Au début du XIXème siècle, Antonio Franconi introduisit les airs de dressage sur la piste du cirque. Son fils Laurent, surnommé La Majesté à cheval, imposa dans l’univers circassien la haute école, appelée aussi équitation savante, à partir des années 1820. Il était considéré alors comme l’héritier des traditions de l’Ecole de Versailles.
Le maître François Baucher
François Baucher (1796-1873) débuta au Cirque des Champs Elysées, au printemps 1839. Dans le monde hippique, ce fut une révolution. Ce mot n’est pas trop fort pour expliquer l’influence que cet homme de cheval allait exercer dans le monde du Cirque et auprès des adeptes de l’art équestre. Il eut de nombreux élèves de qualité, tels Caroline Loyo et Pauline Cuzent, le général L’Hotte ou les grands directeurs Gaetano Ciniselli, Théodore Rancy, Magnus Hinné ou Fernando.

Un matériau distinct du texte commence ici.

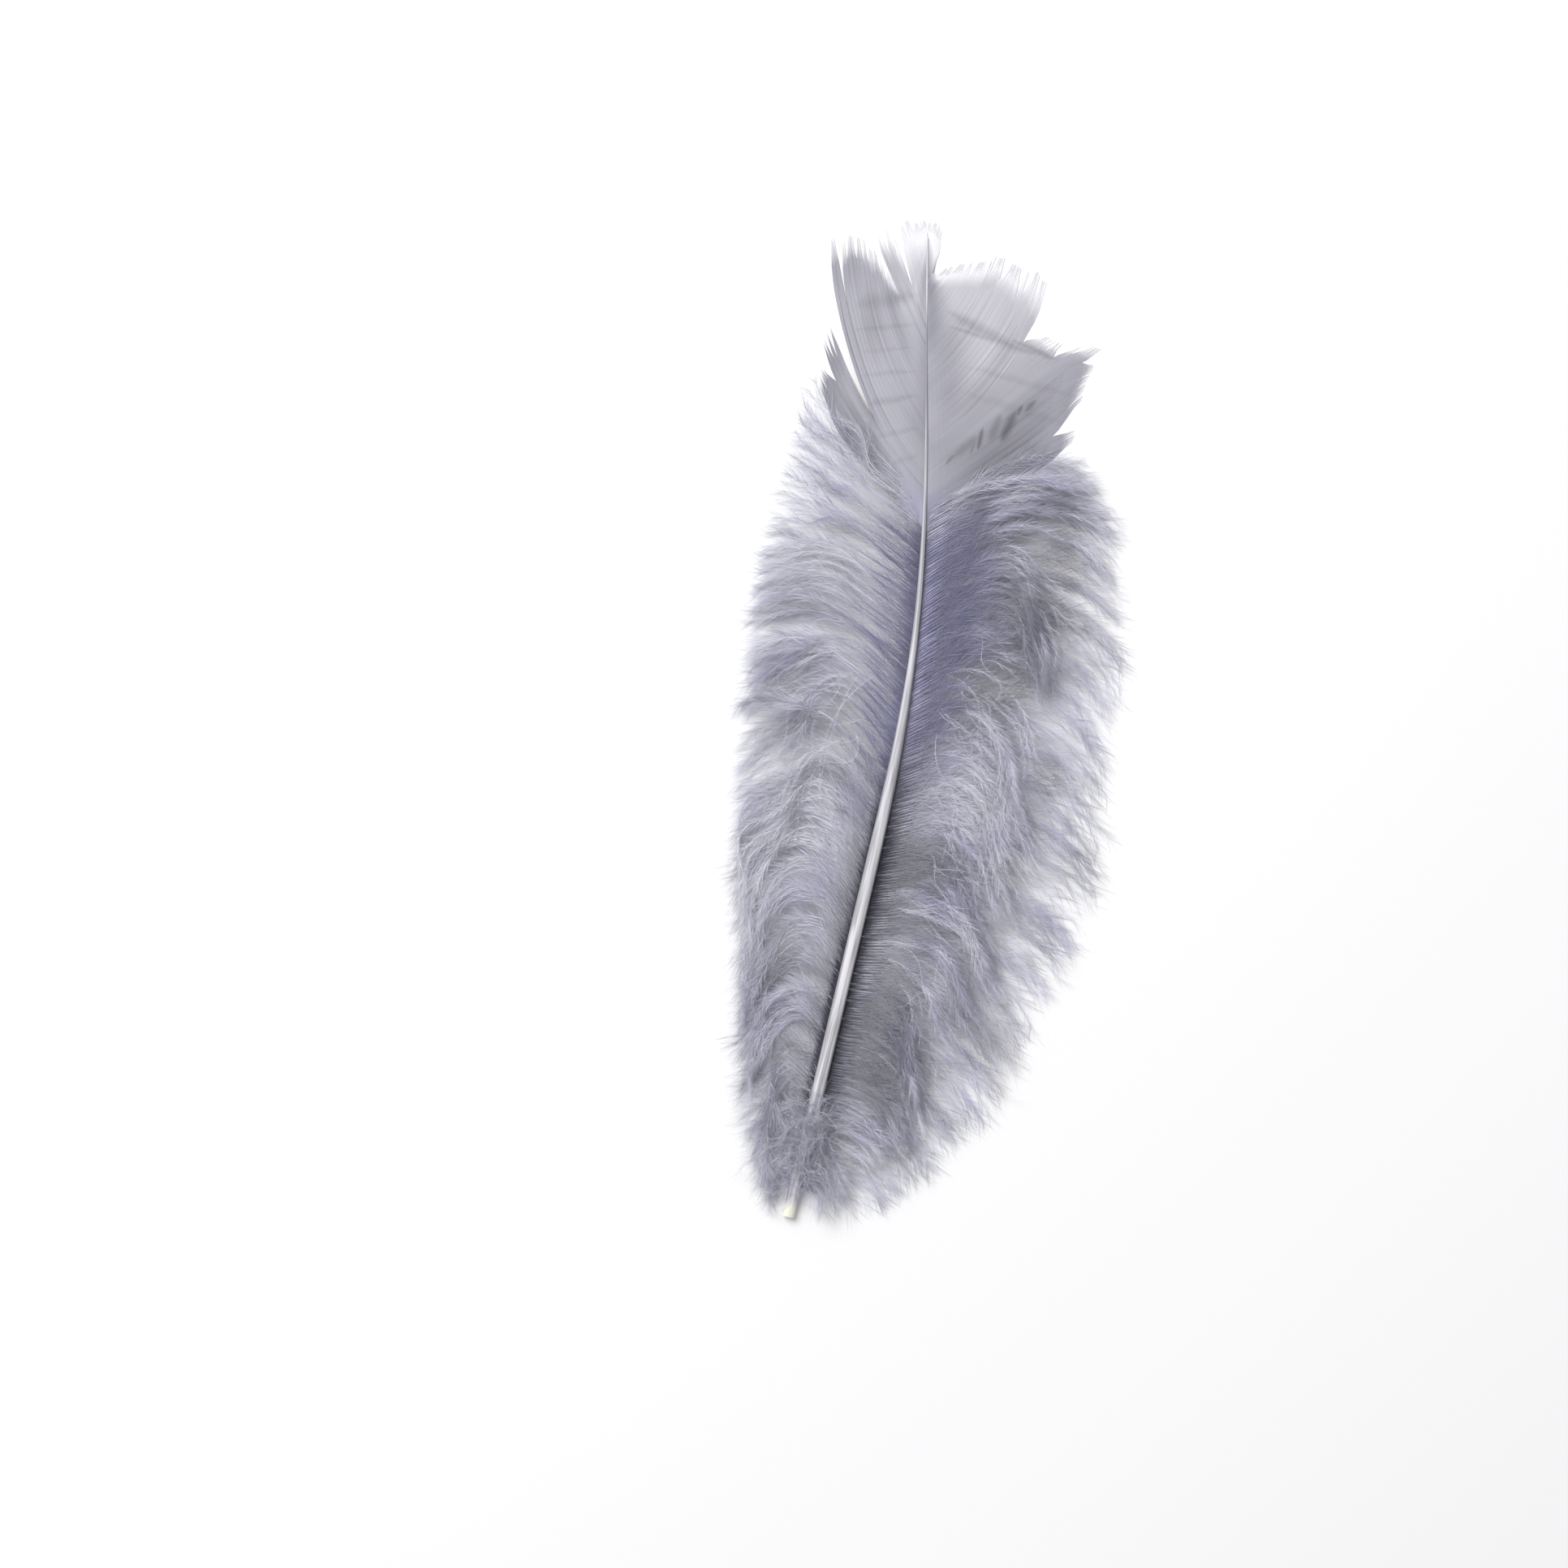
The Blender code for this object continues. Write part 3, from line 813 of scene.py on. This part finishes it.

Avec ses montures célèbres comme Capitaine, Neptune, Buridan, Partisan, François Baucher triompha à Paris, puis parcourut l’Autriche, les états allemands et italiens. Elève de Baucher, Caroline Loyo, surnommée la diva de la cravache, fut une des premières écuyères à présenter des airs d’école. En 1833, elle débuta au Cirque Olympique du boulevard du Temple puis passa au Cirque des Champs Elysées. Son succès fut considérable. Elle obtenait de véritables triomphes avec ses présentations de Rutler, Russe, Jupiter ou Junon.
Les amazones
Pauline Cuzent, à son tour, fut une révélation. Elle représentait le type idéal de l’amazone. Après ses débuts à Paris avec Buridan, elle s’imposa à Berlin, Vienne et en Russie. Des années 1840 à la fin du siècle, l’écuyère d’école incarnait l’idéal féminin. Thérèse Renz ou Elvira Guerra montaient en amazone.
La haute école sans bride fut créée par Adèle Drouin, en 1868, sur sa jument Diane. Elisa Paetzold triomphait tant à Berlin, à Vienne, qu’à Paris, avec Lord Byron que lui avait offert l’impératrice Elizabeth. De nombreuses écuyères de cette époque, de Adelina Price à Béatrice Chiarini, en passant par Virginie Léonard ou Anna Fillis, eurent leurs heures de gloire.
Après 1870, des écuyères comme Marguerite Dudley, la baronne de Rhaden, ou Blanche Allarty qui pratiquait aussi la voltige, furent des étoiles de la piste. La dernière grande écuyère du XIXe siècle fut Emilie Loisset, avec ses trois chevaux Ben Azet, Mahomet et Pour Toujours.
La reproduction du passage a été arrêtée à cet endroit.